(Collected data entries)
-- -- --
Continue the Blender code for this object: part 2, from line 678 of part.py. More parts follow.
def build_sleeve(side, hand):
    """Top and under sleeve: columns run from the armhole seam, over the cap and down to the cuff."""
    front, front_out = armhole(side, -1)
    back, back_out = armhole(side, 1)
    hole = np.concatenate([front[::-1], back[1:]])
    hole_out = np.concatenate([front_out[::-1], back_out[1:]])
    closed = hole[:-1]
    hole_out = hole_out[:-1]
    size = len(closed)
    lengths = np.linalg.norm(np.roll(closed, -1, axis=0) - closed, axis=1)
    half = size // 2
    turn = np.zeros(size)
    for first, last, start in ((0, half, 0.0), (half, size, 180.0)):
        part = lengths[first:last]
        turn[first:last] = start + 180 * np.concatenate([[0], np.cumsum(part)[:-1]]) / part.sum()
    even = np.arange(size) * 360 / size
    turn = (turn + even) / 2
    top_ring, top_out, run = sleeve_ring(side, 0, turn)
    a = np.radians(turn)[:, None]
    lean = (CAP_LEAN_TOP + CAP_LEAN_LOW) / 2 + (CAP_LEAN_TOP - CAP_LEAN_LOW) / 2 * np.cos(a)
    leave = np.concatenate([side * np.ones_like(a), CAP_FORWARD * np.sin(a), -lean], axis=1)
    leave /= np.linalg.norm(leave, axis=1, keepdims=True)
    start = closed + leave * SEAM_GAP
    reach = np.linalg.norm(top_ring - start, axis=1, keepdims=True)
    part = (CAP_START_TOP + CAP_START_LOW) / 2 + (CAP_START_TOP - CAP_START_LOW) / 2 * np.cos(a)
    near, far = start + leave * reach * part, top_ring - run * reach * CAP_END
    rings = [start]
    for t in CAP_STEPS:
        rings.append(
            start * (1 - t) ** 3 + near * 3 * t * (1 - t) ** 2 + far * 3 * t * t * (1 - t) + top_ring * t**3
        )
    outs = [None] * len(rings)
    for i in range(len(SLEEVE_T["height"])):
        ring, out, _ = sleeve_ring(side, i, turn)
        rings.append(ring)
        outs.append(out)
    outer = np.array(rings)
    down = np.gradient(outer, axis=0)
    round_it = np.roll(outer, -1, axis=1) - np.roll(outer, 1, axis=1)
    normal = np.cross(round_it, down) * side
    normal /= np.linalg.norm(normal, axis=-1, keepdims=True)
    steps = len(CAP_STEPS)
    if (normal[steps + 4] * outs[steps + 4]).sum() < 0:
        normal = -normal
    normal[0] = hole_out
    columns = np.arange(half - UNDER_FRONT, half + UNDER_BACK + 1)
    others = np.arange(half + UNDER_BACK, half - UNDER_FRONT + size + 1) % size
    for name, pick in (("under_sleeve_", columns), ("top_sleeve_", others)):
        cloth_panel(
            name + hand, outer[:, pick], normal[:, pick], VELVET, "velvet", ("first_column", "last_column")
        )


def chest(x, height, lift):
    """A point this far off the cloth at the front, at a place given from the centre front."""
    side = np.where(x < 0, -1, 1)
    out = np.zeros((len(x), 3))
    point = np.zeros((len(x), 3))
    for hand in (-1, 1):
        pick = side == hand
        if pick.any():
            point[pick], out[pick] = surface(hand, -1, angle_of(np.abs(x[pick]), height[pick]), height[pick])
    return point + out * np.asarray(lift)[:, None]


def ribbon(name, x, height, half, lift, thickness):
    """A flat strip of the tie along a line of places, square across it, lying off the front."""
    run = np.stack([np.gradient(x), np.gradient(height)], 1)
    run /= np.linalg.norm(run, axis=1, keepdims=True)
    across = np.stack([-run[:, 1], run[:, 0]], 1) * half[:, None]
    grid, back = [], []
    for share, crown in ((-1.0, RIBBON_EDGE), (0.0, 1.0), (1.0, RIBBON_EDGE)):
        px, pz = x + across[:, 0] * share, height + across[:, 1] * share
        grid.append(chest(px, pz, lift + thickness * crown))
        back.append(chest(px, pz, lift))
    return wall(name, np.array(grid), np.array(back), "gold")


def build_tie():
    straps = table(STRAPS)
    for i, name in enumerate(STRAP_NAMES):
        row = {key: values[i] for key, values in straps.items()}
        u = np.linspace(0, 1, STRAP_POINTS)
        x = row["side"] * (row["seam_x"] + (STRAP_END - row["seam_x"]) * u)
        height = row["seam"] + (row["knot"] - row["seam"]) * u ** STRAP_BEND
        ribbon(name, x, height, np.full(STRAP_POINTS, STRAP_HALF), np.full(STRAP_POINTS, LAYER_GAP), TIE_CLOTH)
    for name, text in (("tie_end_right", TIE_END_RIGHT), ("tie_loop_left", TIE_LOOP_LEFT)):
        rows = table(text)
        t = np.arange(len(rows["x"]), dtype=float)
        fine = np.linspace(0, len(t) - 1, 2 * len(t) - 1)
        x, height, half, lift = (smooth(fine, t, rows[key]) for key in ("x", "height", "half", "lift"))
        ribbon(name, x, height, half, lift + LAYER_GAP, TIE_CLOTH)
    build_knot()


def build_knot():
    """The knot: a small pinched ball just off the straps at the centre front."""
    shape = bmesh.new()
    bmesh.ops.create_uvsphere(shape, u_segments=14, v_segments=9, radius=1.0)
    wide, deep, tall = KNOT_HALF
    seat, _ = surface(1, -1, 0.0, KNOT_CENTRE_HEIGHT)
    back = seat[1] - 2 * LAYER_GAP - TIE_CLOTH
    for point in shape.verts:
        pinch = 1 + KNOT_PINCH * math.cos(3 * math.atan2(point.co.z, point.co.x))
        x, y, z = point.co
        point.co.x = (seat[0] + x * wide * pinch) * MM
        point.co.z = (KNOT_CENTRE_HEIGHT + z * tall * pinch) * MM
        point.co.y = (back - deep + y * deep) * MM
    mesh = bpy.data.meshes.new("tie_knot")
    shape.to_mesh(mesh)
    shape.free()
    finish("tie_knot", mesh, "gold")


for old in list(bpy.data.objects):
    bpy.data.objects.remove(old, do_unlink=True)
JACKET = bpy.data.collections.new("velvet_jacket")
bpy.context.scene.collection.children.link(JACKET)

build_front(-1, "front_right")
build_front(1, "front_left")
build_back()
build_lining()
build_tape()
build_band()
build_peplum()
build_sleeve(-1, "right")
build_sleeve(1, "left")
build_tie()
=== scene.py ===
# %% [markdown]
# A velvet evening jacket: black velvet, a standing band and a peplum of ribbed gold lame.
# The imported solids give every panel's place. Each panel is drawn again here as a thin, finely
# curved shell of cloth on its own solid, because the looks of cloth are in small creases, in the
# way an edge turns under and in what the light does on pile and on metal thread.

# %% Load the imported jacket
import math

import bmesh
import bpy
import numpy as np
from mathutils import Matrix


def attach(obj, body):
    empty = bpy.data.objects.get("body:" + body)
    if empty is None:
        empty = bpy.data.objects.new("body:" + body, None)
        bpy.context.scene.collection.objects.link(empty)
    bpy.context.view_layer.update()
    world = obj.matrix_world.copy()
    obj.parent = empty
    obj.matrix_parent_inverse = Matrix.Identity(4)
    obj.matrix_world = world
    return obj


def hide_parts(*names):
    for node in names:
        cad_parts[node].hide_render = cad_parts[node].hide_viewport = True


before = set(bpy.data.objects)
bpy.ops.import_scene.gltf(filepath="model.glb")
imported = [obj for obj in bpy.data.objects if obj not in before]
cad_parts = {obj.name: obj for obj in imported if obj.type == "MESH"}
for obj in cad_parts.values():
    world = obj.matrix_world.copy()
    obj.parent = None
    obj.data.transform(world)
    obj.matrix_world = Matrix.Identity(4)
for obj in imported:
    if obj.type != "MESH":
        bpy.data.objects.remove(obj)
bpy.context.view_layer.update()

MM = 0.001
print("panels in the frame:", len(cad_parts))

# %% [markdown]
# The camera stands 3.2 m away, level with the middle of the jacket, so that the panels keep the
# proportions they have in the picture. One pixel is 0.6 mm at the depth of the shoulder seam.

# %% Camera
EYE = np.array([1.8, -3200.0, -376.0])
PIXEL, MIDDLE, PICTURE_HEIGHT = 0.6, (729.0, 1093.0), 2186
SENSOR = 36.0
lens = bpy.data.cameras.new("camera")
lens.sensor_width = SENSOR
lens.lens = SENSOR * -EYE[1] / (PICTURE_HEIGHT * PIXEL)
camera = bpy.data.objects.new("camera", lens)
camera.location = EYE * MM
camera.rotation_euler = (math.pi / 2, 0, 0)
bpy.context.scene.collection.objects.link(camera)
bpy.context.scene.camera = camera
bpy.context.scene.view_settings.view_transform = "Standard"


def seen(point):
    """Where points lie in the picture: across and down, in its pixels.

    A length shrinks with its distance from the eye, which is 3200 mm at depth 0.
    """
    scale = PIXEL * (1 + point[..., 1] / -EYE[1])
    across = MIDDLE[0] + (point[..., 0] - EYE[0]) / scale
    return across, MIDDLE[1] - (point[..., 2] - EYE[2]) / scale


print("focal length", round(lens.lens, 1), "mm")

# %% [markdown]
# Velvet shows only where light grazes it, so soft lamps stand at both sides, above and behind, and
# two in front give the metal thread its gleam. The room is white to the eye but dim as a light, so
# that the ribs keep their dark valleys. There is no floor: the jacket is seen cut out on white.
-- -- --
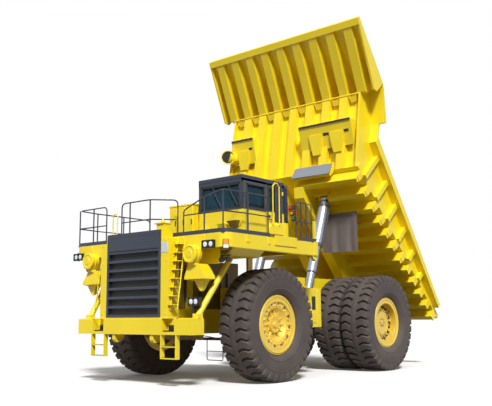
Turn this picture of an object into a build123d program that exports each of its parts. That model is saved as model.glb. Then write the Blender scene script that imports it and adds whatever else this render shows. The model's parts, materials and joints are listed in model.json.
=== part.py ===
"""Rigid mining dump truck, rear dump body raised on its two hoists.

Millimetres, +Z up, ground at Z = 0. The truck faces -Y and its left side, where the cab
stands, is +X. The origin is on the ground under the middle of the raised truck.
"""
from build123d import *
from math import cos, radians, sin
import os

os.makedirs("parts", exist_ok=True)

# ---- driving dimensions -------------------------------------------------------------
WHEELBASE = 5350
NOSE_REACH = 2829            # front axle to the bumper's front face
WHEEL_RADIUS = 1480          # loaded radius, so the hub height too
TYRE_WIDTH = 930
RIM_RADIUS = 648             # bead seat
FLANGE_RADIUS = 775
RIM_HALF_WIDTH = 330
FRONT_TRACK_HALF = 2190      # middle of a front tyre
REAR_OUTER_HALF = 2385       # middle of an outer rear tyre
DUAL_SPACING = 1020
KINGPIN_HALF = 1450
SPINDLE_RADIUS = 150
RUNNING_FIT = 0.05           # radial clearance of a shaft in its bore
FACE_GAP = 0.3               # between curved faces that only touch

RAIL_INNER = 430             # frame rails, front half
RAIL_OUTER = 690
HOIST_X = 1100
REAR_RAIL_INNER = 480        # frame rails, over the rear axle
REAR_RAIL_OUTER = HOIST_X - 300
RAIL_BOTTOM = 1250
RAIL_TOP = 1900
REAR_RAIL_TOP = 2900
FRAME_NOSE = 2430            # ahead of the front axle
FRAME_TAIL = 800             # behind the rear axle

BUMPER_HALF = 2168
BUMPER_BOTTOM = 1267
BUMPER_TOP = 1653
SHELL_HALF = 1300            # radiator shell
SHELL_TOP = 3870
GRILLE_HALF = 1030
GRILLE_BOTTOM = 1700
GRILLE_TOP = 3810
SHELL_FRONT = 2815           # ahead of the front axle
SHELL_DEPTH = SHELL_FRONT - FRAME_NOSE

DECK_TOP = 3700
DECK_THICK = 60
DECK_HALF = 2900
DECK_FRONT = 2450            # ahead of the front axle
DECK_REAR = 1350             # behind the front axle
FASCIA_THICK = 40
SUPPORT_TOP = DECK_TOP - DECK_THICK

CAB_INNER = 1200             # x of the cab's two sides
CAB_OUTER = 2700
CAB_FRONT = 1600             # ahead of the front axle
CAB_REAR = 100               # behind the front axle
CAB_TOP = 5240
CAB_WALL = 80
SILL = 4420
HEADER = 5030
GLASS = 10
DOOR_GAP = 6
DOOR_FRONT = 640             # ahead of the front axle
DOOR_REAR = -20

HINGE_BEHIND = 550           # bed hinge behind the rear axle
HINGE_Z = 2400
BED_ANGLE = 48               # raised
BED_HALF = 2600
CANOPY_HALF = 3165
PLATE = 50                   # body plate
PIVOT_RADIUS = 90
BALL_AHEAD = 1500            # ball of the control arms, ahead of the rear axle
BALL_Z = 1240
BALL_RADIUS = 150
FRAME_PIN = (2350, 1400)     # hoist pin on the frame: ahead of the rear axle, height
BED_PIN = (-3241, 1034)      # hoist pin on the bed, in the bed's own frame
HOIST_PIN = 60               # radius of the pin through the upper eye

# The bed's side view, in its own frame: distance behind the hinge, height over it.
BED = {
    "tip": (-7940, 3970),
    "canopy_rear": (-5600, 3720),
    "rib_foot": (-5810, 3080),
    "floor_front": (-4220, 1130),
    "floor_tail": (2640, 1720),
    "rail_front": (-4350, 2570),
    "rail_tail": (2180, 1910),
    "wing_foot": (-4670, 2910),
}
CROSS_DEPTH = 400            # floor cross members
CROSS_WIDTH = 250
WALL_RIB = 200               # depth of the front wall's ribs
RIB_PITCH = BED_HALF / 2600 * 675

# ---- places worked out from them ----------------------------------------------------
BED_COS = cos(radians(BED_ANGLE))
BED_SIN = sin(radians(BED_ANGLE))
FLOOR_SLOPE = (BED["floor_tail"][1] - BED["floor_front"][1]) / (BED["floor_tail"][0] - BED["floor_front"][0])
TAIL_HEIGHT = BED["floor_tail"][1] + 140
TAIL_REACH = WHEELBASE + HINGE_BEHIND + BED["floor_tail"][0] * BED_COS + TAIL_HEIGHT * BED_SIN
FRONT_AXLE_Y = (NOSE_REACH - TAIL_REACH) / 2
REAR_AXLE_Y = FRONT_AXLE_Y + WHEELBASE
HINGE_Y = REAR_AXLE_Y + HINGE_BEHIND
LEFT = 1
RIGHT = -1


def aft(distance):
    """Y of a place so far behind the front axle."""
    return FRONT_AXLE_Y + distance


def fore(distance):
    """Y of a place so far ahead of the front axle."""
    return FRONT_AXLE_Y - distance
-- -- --
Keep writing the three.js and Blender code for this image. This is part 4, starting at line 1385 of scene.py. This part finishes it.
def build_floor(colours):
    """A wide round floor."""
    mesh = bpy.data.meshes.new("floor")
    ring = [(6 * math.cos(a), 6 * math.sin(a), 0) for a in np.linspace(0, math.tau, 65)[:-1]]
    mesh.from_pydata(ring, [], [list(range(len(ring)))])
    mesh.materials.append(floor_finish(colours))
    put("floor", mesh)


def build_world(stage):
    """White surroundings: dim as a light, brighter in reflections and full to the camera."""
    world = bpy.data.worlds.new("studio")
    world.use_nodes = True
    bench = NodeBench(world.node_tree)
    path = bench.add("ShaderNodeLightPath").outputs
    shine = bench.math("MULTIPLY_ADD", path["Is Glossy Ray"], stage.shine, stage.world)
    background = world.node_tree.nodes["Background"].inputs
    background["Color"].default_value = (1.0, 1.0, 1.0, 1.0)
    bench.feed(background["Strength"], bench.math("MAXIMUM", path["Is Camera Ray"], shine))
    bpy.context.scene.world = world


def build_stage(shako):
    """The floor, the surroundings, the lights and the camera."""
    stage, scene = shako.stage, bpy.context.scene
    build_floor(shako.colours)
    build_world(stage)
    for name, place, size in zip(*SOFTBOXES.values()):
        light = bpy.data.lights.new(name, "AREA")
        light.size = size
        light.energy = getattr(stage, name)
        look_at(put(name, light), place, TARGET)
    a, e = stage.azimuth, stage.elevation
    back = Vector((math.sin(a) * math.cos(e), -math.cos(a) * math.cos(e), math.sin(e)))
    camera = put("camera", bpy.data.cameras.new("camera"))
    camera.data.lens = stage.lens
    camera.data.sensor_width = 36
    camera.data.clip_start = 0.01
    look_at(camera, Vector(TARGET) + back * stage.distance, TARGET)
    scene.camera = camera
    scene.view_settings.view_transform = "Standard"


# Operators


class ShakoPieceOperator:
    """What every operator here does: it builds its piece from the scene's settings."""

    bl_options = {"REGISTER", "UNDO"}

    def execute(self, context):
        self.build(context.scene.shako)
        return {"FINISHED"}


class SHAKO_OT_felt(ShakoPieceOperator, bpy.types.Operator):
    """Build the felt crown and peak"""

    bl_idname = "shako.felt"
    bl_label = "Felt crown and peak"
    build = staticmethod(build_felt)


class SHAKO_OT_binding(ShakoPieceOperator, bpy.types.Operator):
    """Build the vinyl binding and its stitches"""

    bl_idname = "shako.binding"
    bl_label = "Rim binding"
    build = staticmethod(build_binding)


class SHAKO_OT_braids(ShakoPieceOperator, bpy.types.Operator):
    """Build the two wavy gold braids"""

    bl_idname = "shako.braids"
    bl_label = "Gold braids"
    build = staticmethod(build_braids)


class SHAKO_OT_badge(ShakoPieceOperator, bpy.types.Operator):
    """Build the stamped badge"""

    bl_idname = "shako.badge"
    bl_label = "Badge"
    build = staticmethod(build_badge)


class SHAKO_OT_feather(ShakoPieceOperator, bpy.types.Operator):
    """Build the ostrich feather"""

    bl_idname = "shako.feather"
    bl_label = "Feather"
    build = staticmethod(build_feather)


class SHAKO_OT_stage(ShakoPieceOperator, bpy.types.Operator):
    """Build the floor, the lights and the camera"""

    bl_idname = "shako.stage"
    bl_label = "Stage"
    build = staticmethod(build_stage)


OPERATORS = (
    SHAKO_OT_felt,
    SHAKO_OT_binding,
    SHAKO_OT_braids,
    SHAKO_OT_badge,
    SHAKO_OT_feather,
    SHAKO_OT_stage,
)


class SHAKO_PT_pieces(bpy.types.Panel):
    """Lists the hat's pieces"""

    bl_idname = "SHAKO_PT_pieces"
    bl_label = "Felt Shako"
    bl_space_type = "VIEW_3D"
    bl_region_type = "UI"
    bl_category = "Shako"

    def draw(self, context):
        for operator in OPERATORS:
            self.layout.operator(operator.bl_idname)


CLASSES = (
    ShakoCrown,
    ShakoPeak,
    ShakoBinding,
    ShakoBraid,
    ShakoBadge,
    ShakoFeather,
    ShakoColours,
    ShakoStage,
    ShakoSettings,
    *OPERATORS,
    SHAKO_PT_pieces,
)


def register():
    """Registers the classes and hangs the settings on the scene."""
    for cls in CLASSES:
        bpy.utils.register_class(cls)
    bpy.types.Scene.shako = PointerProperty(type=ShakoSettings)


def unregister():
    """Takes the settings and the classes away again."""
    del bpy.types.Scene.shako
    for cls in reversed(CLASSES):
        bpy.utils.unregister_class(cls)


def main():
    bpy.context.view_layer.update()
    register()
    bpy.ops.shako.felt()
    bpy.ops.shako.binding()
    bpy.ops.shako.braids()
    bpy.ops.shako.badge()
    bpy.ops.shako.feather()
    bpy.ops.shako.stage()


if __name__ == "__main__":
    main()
-- -- --
## [Your objective]
Retype the portion of the data above that starts on the line with "build_lining()" and finishes on the line with "in imported if", including both of those lines.

## [Reply to the exercise]
build_lining()
build_tape()
build_band()
build_peplum()
build_sleeve(-1, "right")
build_sleeve(1, "left")
build_tie()
=== scene.py ===
# %% [markdown]
# A velvet evening jacket: black velvet, a standing band and a peplum of ribbed gold lame.
# The imported solids give every panel's place. Each panel is drawn again here as a thin, finely
# curved shell of cloth on its own solid, because the looks of cloth are in small creases, in the
# way an edge turns under and in what the light does on pile and on metal thread.

# %% Load the imported jacket
import math

import bmesh
import bpy
import numpy as np
from mathutils import Matrix


def attach(obj, body):
    empty = bpy.data.objects.get("body:" + body)
    if empty is None:
        empty = bpy.data.objects.new("body:" + body, None)
        bpy.context.scene.collection.objects.link(empty)
    bpy.context.view_layer.update()
    world = obj.matrix_world.copy()
    obj.parent = empty
    obj.matrix_parent_inverse = Matrix.Identity(4)
    obj.matrix_world = world
    return obj


def hide_parts(*names):
    for node in names:
        cad_parts[node].hide_render = cad_parts[node].hide_viewport = True


before = set(bpy.data.objects)
bpy.ops.import_scene.gltf(filepath="model.glb")
imported = [obj for obj in bpy.data.objects if obj not in before]
cad_parts = {obj.name: obj for obj in imported if obj.type == "MESH"}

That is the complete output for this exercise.